According to documents filed with the court, Kevin Kunlay Williams a.k.a Kunlay Sodipo, 56, and others stole public school employees’ IDs from a payroll company and used them to electronically file more than 2,000 fraudulent federal income tax returns seeking more than $12 million in refunds. He also stole several return preparer’s Electronic Filing Identification Numbers (EFINs) and used them to secure tax-related bank products and services that facilitated the issuance of tax refunds, to include blank check stock and debit cards. Williams used the blank stock to print checks funded by the fraudulent refunds and directed some of the refunds onto debit cards.

Williams previously entered the United States from Nigeria under the name Kunlay Sodipo, but was deported in 1995. In 1999, Williams illegally returned to the United States from Nigeria using the last name Williams. In 2012, Williams registered to vote in federal, state and local elections by falsely claiming that he was a US citizen and voted in the 2012 and 2016 presidential elections.

Williams remains in federal custody and his sentencing is scheduled for October 13 before Chief U.S. District Judge Rodney W. Sippel.

Williams faces a statutory maximum sentence of 20 years in prison for mail fraud, 10 years in prison for illegal reentry, five years in prison for each voter fraud count and a mandatory minimum sentence of two years in prison for aggravated identity theft.

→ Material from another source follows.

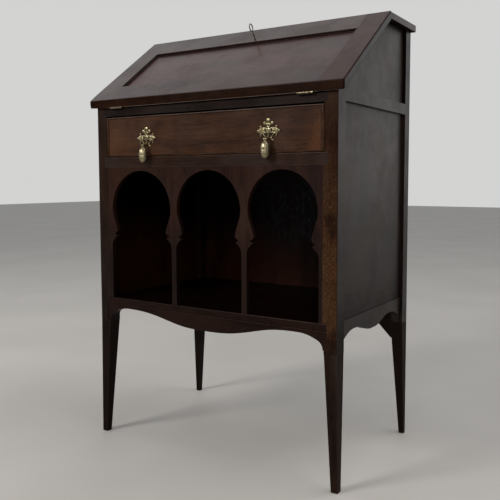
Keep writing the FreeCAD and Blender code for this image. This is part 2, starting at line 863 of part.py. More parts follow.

Williams also faces a period of supervised release, restitution, forfeiture and deportation.

Acting Deputy Assistant Attorney General Goldberg and Acting U.S. Attorney Costantin commended special agents of IRS Criminal Investigation, FBI and the US Postal Inspection Service as well as the Dothan, Alabama Police Department and Alexander City, Alabama Police Department, who investigated this case, and Trial Attorneys Michael C. Boteler and Charles M. Edgar, Jr. of the Tax Division, who are prosecuting this case with assistance from the U.S. Attorney’s Offices in the Eastern District of Missouri and Middle District of Alabama.